In late September 1913, however, it was widely reported in the media locally and elsewhere of the shocking suicide of George Tilton. The Express reported on the 24th that, the previous evening, he left his home near Westlake [now MacArthur] Park and went to the South Los Angeles home of an aunt. Not long after he arrived, he was found dead in a room with a bottle of poison at his side. The cause was said to be “worry because of financial difficulties.”
Additional coverage by the Times included the statement that he drunk cyanide and that “he was dead before he could drain the vial.” The paper added that “for several months, since he severed connections with the railroad and sought new work, he had been despondent over his financial condition.”
Evidently, the account continued, “he feared that he would never be able to earn a competence again and prepared for his death.” Unlike the Express account, however, it was reported that, once at his aunt’s residence, “he loitered about the house for several hours, walked quietly into a side room and drank the poison.”

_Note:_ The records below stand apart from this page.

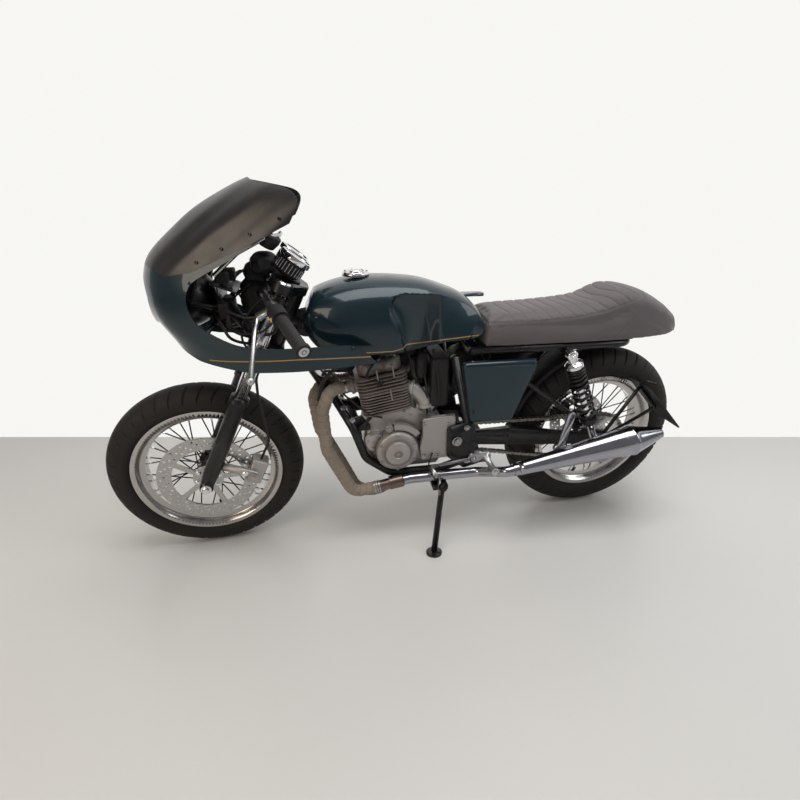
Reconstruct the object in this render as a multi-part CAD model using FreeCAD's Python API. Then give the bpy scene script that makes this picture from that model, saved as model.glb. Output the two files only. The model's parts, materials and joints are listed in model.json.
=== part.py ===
import FreeCAD
import Part
import math
import os
from FreeCAD import Base

# Driving sizes in millimetres and degrees.
# The machine is modelled upright: X runs rearward from the front axle, Y to the rider's right, Z up.
# Then it is leaned on its stand, and the fork is turned a little to the left.
WHEELBASE = 1362.0
RAKE_ANGLE = 26.0
TRAIL = 95.0
LEAN_ANGLE = 9.8
STEER_ANGLE = 4.6
STEER_LOCK_ANGLE = 28.0
STAND_SWING_ANGLE = 96.0

SEAT_GAP = 0.3
OVERRUN = 10.0

# Wheels
FRONT_TYRE_RADIUS = 301.0
REAR_TYRE_RADIUS = 322.0
FRONT_TYRE_WIDTH = 110.0
REAR_TYRE_WIDTH = 130.0
FRONT_RIM_WIDTH = 78.0
REAR_RIM_WIDTH = 90.0
RIM_FLANGE_RADIUS = 228.0
RIM_FLANGE_HEIGHT = 12.0
RIM_WALL = 5.0
RIM_WELL_DEPTH = 20.0
SPOKE_COUNT = 36
SPOKE_RADIUS = 2.0
HUB_BARREL_RADIUS = 24.0
HUB_FLANGE_RADIUS = 40.0
HUB_FLANGE_THICKNESS = 6.0
HUB_FLANGE_SPREAD = 64.0
HUB_HALF_LENGTH = 52.0
AXLE_RADIUS = 9.0
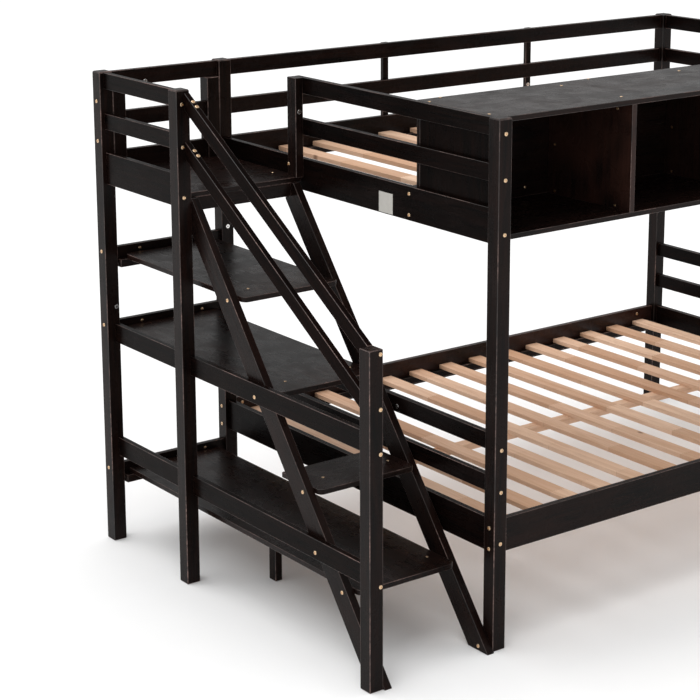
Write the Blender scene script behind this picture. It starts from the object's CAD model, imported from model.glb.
import math

import bmesh
import bpy
import numpy as np
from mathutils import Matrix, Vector


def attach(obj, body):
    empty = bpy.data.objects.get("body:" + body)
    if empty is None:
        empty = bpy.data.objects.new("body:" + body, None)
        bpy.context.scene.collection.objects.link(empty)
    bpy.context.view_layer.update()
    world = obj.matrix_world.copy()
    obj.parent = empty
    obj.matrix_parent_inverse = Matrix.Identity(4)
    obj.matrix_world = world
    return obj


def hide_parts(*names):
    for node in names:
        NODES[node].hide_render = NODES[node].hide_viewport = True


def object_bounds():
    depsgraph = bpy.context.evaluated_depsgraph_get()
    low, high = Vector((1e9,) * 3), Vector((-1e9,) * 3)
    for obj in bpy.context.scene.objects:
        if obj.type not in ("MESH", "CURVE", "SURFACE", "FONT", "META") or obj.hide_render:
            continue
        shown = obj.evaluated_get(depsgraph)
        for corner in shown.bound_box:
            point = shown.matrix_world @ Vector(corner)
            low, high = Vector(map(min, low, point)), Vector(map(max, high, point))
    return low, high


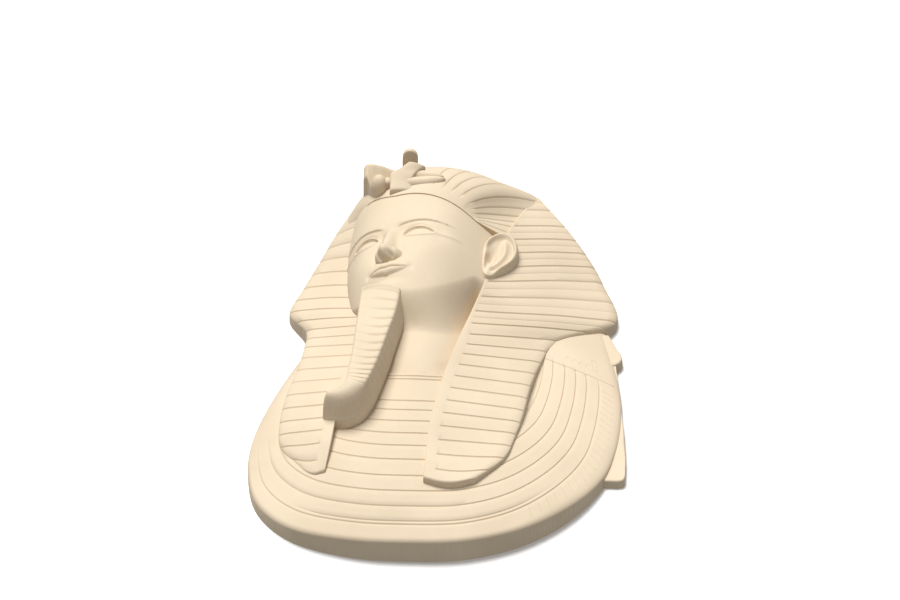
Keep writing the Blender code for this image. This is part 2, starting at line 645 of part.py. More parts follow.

Although Tilton’s Trolley Trips did not operate for very long, it is representative of how tourism and transportation joined forces as greater Los Angeles became an increasingly popular destination for out-of-town visitors. The Mission San Gabriel, romanticized as it was (this would only increase with the launching of the Mission Play in 1912 and which was seen by large crowds for nearly two decades), was a featured destination for the trip and for visitation by tourists in general. This photograph is an interesting tangible artifact connected to these two elements.